**WHAT TO DO**
Will you quote precisely the lines that run from the top of the material below to the line containing "fixed_gap = 0.02", both ends included?
▼▼▼
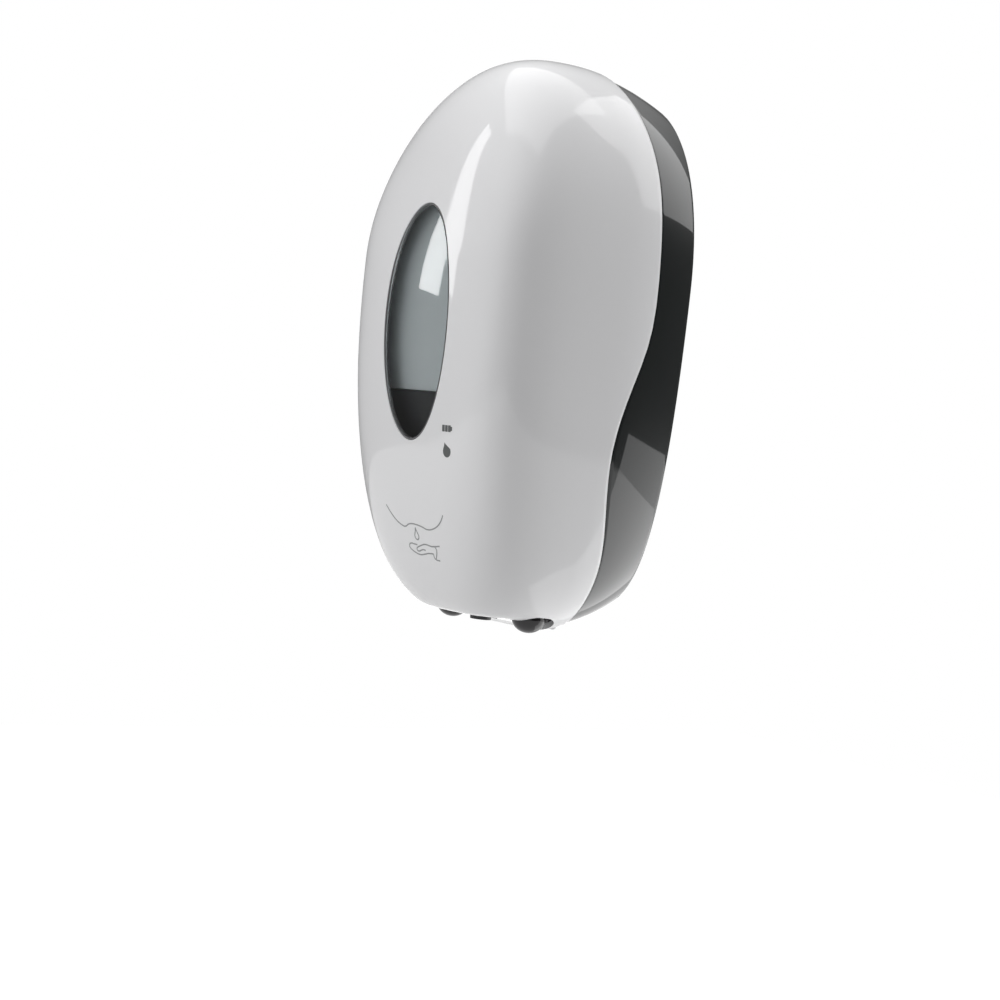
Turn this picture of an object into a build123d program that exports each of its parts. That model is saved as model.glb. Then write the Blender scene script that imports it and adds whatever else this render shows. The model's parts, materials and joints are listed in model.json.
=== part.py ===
from build123d import *
import math
import os

# Touchless hand sanitizer dispenser: an egg-shaped cover over a bottle, a gear pump and its electronics.
# Lengths are in millimetres. The origin is on the wall plane, at the centre of the four wall holes and on
# the egg's widest level. +Z is up and the front faces -Y, so a depth is a distance out from the wall.

os.makedirs("parts", exist_ok=True)

# Clearances and cuts
overrun = 5.0
body_gap = 0.3
seat_gap = 0.1
running_gap = 0.05
fixed_gap = 0.02

# Egg form of the outside
half_width = 67.0
top_height = 102.6
bottom_height = 168.6
straight_depth = 35.0
crown_depth = 81.0
taper_depth = 49.0
wall_taper_shares = (0.12, 0.084, 0.08)
crown_powers = (12, 3.7, 4)
crown_shares = (0, 0.2, 0.4, 0.56, 0.7, 0.8, 0.87, 0.92, 0.955, 0.98, 0.992)
side_top_share = 0.6
crown_top_share = 0.6
side_bottom_share = 1.0
crown_bottom_share = 0.58
overall_height = top_height + bottom_height
overall_depth = straight_depth + crown_depth

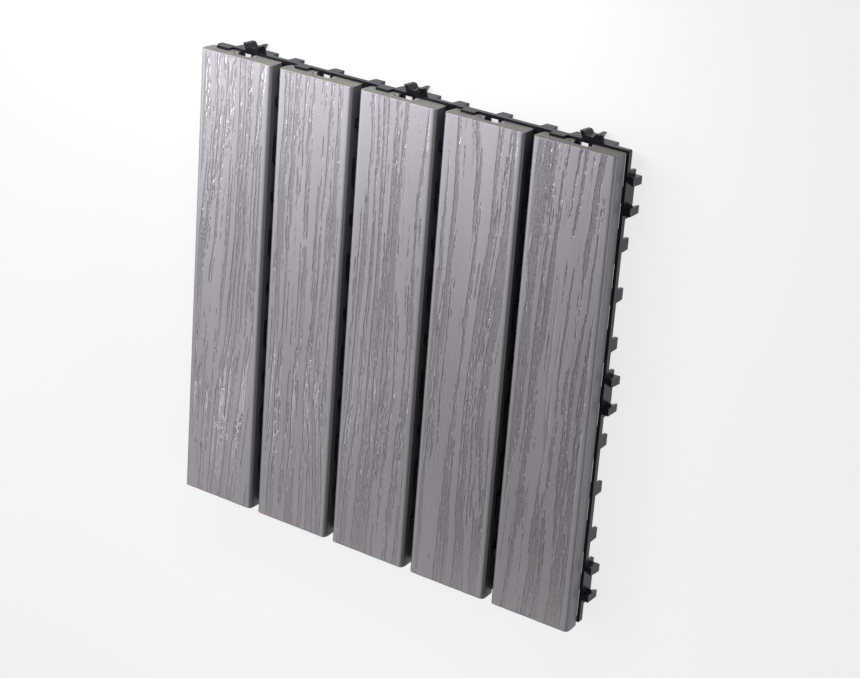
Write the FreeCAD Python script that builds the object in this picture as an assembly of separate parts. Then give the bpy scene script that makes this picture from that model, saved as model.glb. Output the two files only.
▲▲▲
**OUTPUT FOR THIS TASK**
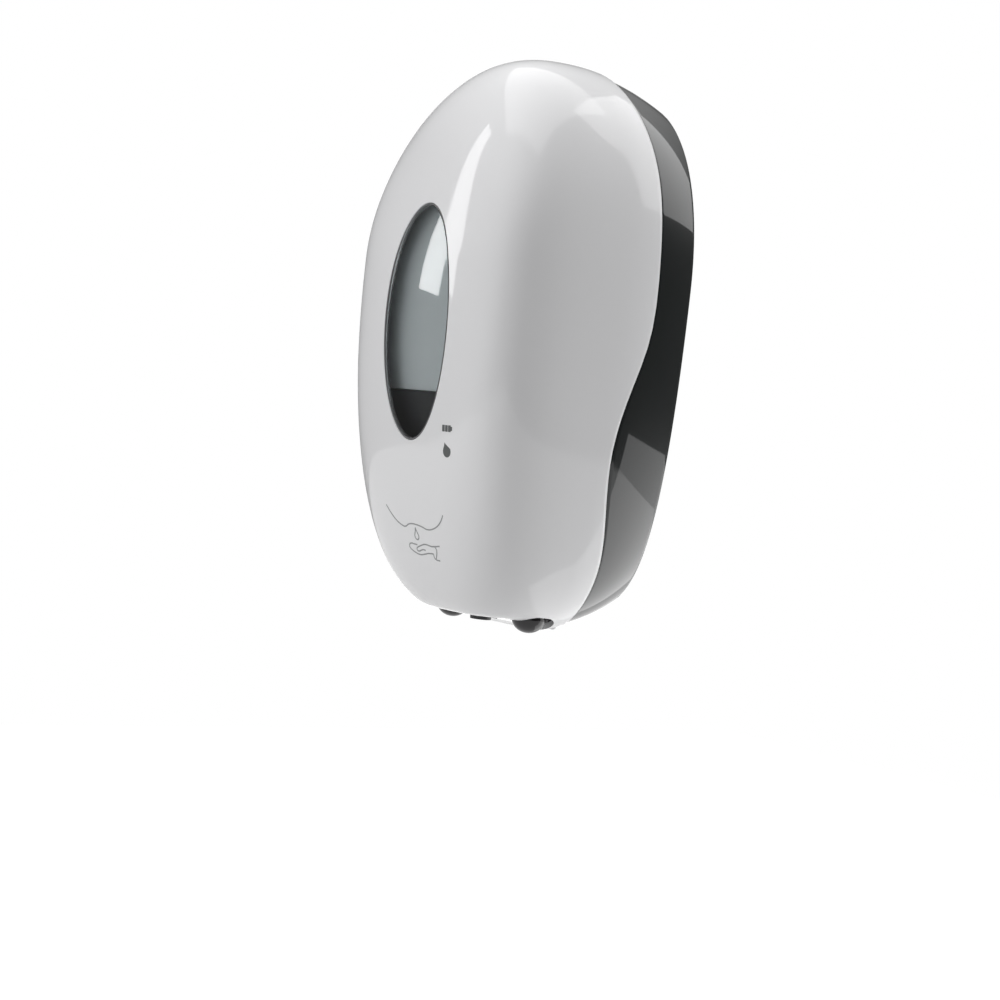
Turn this picture of an object into a build123d program that exports each of its parts. That model is saved as model.glb. Then write the Blender scene script that imports it and adds whatever else this render shows. The model's parts, materials and joints are listed in model.json.
=== part.py ===
from build123d import *
import math
import os

# Touchless hand sanitizer dispenser: an egg-shaped cover over a bottle, a gear pump and its electronics.
# Lengths are in millimetres. The origin is on the wall plane, at the centre of the four wall holes and on
# the egg's widest level. +Z is up and the front faces -Y, so a depth is a distance out from the wall.

os.makedirs("parts", exist_ok=True)

# Clearances and cuts
overrun = 5.0
body_gap = 0.3
seat_gap = 0.1
running_gap = 0.05
fixed_gap = 0.02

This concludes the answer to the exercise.